Unlike horses, food was not an obsession for young Hanawalt. A self-described finicky eater who preferred plain mashed potatoes, she is now a fearless connoisseur, willing to try anything from spicy pigeon to viscachas, a pickled rodent meat she purchased in jars while visiting Argentina. Food as a theme gives Hanawalt plenty of material, too.
“I can really explore the outer edges of what is even tangentially related to food because it’s such an important aspect of life,” she says.

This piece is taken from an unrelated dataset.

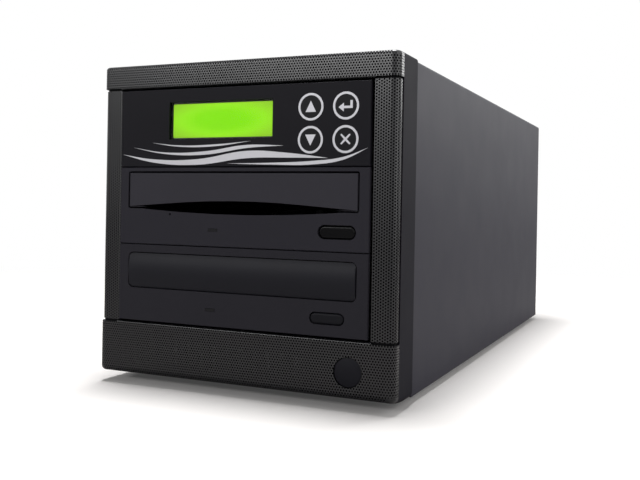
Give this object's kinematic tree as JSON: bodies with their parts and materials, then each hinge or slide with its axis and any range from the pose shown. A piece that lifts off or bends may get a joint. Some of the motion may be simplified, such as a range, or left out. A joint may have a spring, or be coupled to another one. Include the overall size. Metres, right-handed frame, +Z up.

Hanawalt, who is a special guest at this weekend’s Toronto Comic Arts Festival, is one of those gifted creative types who can write and draw equally well, and has a seemingly endless fount of productive energy, although she says she often goes to bed feeling like she hasn’t accomplished enough. (She also hosts a popular podcast, Baby Geniuses, with her friend, comedian Emily Heller.)
Her work often starts with ideas she’s jotted down or with some absentminded doodles from her sketchbook. She claims she can take on an impulsive “manic persona” when she’s drawing.
While there are no shortage of sly gags, Hot Dog Taste Test also features several sentimental stories, with Hanawalt confessing anxieties over family matters, travel fears, social relations — often times told through the voices of her wildlife characters. While Hanawalt enjoys reading confessional, diary comics, she’s never been comfortable making them, and so it forces her to try to understand why she needs to share certain feelings with the world.
“Maybe it’s that I just want to reach out to the reader and say, Hey, are you like a nervous weirdo, too? It’s OK, we’ll get through this. It’s OK to have these thoughts and feel uncomfortable. And it’s me telling myself that, too.”